Thomas Friedman talked with a lot of people around the world. One of the things he found was that the CEOs of major companies were well aware of this development, and that their success depended upon making the best use of it. The train is speeding up, and those who want to ride had better step smartly.
What’s all this have to do with "the world is flat?" He says that this new technology and the changes in the way people run their businesses is leveling the playing field to a huge number of new players. A small entrepreneur in Canton, Ohio—or one in Canton, China—can offer services to large corporations in competition with big data processing companies like EDS, which gave Ross Perot his millions. At a time when American airline companies are fighting off bankruptcy, David Neeleman started a new one named JetBlue, and outsourced his entire reservation system to stay-at-home moms and retirees living around Salt Lake City, Utah, who booked passengers on their home computers. "The world is flat" refers to the ease with which enterprising people almost anywhere in the world can be players in the global economy.

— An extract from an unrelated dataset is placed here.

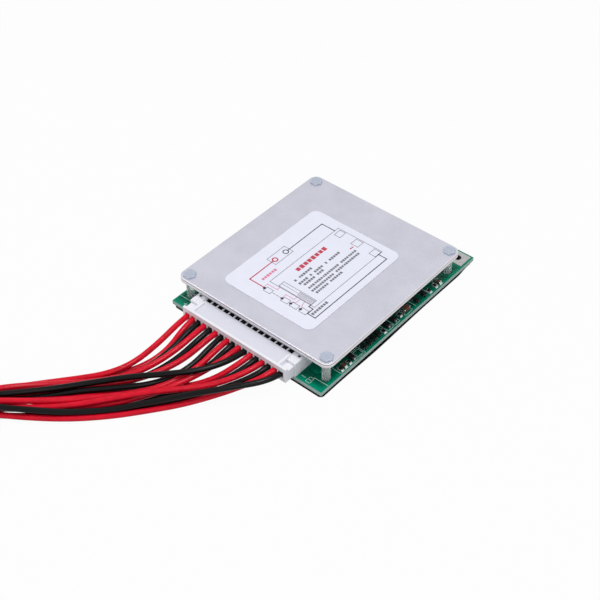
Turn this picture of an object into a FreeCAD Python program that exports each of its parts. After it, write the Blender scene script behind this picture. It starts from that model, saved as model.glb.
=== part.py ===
"""Battery management board: a circuit board clamped under an aluminium plate, with its sense harness.

Millimetres. The origin is in the middle of the board, on the underside of the insulating sheet that it
lies on. X runs along the connector edge, the connector faces -Y, and Z is up.
"""
import FreeCAD, Part
import Sketcher
import math
import os
import re

Vector = FreeCAD.Vector

# Driving sizes: name, value in millimetres (or a count), what it measures
SIZES = [
    ("board_width", 65.0, "circuit board along the connector edge"),
    ("board_length", 84.0, "circuit board from the connector edge to the power pads"),
    ("board_thickness", 1.6, "laminate"),
    ("plate_length", 72.0, "aluminium plate, along Y"),
    ("plate_thickness", 2.0, "aluminium plate"),
    ("plate_setback", 3.1, "connector edge of the board to the plate"),
    ("plate_corner", 2.8, "corner radius of the plate"),
    ("plate_bevel", 0.2, "broken top edge of the plate"),
    ("plate_gap", 7.3, "board to plate"),
    ("screw_inset", 3.0, "screw centres in from the plate's edges"),
    ("screw_diameter", 3.0, "nylon screw"),
    ("screw_clearance", 0.1, "screw to its holes, all round"),
    ("screw_head_across", 4.1, "hexagon head across its flats"),
    ("screw_head_height", 0.5, "hexagon head"),
    ("screw_recess", 0.2, "screw tip inside the nut"),
    ("nut_diameter", 4.4, "thin round nut"),
    ("nut_height", 1.0, "thin round nut, between the sheet and the board"),
    ("nut_clearance", 0.05, "screw to the nut's bore, all round"),
    ("sheet_thickness", 0.4, "insulating sheet under the board"),
    ("sheet_inset", 0.3, "insulating sheet in from the board's front and far edges"),
    ("sheet_overhang", 0.2, "insulating sheet beyond the board's sides"),
    ("sheet_corner", 1.5, "corner radius of the sheet"),
    ("sheet_held", 3.0, "strip of sheet that lies against the board along its far edge"),
    ("sheet_ramp", 6.0, "length of the curve in which the sheet rises to that strip"),
    ("label_width", 38.1, "label along X"),
    ("label_length", 48.5, "label along Y"),
    ("label_thickness", 0.15, "label"),
    ("label_corner", 2.7, "corner radius of the label"),
    ("label_shift_x", -0.5, "label centre from the board's centre"),
    ("label_setback", 32.25, "label centre behind the plate's front edge"),
    ("lead_count", 17, "leads, pins and plug cavities"),
    ("pin_pitch", 2.54, "connector pitch"),
    ("connector_shift", -0.8, "connector centre from the board's centre, along X"),
    ("pin_width", 0.64, "square pin"),
    ("pin_height", 3.0, "pin centre above the board"),
    ("pin_tip", 1.5, "pin tip behind the header's mouth"),
    ("pin_row", 10.8, "row of board holes behind the header's mouth"),
    ("pin_tail", 0.5, "pin below the board"),
    ("pin_hole", 0.95, "board hole for a pin"),
    ("header_end", 2.45, "header beyond its outer pins"),
    ("header_height", 5.75, "header"),
    ("header_depth", 9.5, "header, mouth to the back of its wall"),
    ("header_cheek_depth", 11.5, "header, mouth to the back of its cheeks"),
    ("header_cheek", 2.0, "thickness of a cheek behind the back wall"),
    ("header_wall", 0.8, "header wall"),
    ("header_cavity", 7.9, "depth of the header's mouth"),
    ("header_window_depth", 7.4, "open stretch of the header's top"),
    ("header_window_end", 3.57, "end of the open stretch to the header's end"),
    ("header_slot_length", 1.0, "drain slot in the header's top, along X"),
    ("header_slot_width", 0.9, "drain slot in the header's top, along Y"),
    ("header_slot_inset", 1.35, "drain slot centre in from the header's end"),
    ("header_slot_back", 3.55, "drain slot centre behind the mouth"),
    ("plug_clearance", 0.17, "plug to the sides of the header's mouth"),
    ("plug_lift", 0.2, "plug above the floor of the header's mouth"),
    ("plug_height", 4.45, "plug where it is inside the header"),
    ("plug_insert", 5.6, "how deep the plug goes in"),
    ("plug_flange", 4.2, "how far the plug stands out of the header"),
    ("plug_flange_end", 0.5, "flange beyond the part that goes in"),
    ("plug_flange_drop", 0.7, "flange below the part that goes in"),
    ("plug_gap", 0.15, "flange to the header's mouth"),
    ("plug_rib", 0.5, "height of the plug's lip and rails"),
    ("plug_lip", 1.0, "thickness of the lip and of a rail"),
    ("plug_rail_reach", 1.8, "how far a rail runs into the header"),
    ("plug_rail_clearance", 0.1, "rail to the open stretch of the header"),
    ("plug_shelf_drop", 0.7, "end shelves below the plug's top"),
    ("cavity_width", 1.95, "plug cavity for one lead"),
    ("cavity_height", 2.4, "plug cavity for one lead"),
    ("window_width", 1.9, "locking window over a cavity, along X"),
    ("window_length", 1.7, "locking window over a cavity, along Y"),
    ("window_back", 3.95, "locking window centre behind the mouth"),
    ("window_overlap", 0.1, "how far a window is cut down into its cavity"),
    ("terminal_width", 1.7, "crimp terminal"),
    ("terminal_height", 2.0, "crimp terminal"),
    ("terminal_length", 6.4, "crimp terminal"),
    ("terminal_front", 5.0, "terminal's open end behind the mouth"),
    ("terminal_bore", 1.2, "square bore that takes the pin"),
    ("terminal_bore_depth", 4.2, "square bore that takes the pin"),
    ("lead_diameter", 1.8, "sense lead over its insulation"),
    ("pad_width", 7.0, "tinned power pad along X"),
    ("pad_length", 6.2, "tinned power pad along Y"),
    ("pad_thickness", 0.15, "tinned power pad above the board"),
    ("pad_inset_x", 0.7, "outer power pads in from the board's sides"),
    ("pad_inset_y", 0.7, "power pads in from the board's far edge"),
    ("pad_hole", 2.6, "hole through a power pad"),
    ("pad_barrel", 0.2, "plated wall of the hole"),
    ("pad_drill_gap", 0.05, "drilled hole to the plated wall, all round"),
    ("mosfet_pitch", 12.7, "power transistors along X"),
    ("mosfet_width", 10.0, "power transistor body along X"),
    ("mosfet_length", 8.8, "power transistor body along Y"),
    ("mosfet_height", 4.4, "power transistor body"),
    ("mosfet_row_front", 49.9, "front row of transistors behind the plate's front edge"),
    ("mosfet_row_back", 64.4, "back row of transistors behind the plate's front edge"),
    ("mosfet_tab", 1.2, "metal tab beyond the body"),
    ("mosfet_tab_thickness", 1.3, "metal tab"),
    ("mosfet_leg", 3.4, "legs beyond the body"),
    ("mosfet_leg_width", 0.8, "leg"),
    ("mosfet_leg_thickness", 0.5, "leg"),
    ("mosfet_leg_spacing", 5.08, "leg to leg"),
    ("mosfet_leg_rise", 1.9, "leg above the board where it leaves the body"),
    ("thermal_pad_width", 52.0, "thermal pad along X"),
    ("thermal_pad_length", 11.0, "thermal pad along Y"),
    ("channel_pitch", 3.2, "cell channels along X"),
    ("monitor_pitch", 12.0, "monitoring circuits along X"),
    ("monitor_row", 33.9, "monitoring circuits behind the plate's front edge"),
    ("shunt_pitch", 10.0, "low-value resistors along X"),
    ("shunt_row", 40.1, "low-value resistors behind the plate's front edge"),
]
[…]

Those whose imagination is limited to how it was twenty years ago may be relegated to fighting over the diminishing scraps of the old economy. Senator Kerry raised the cry during the last presidential campaign against losing American jobs to outsourcing but, according to Friedman, Kerry was missing the real point—along with an opportunity to truly lead, instead of dragging his heels, as well as ours. There is no turning back, short of a total melt-down of the global economy.
It’s too late to stop the world in order for us collectively to get off. The train is moving too fast, and even Hopalong Cassidy couldn’t coax his snowy white horse Topper to catch up.
Guess I’ll sit here on my front porch, lean my chair back against the wall, whittle a bit, and watch it go by. Care for a chew?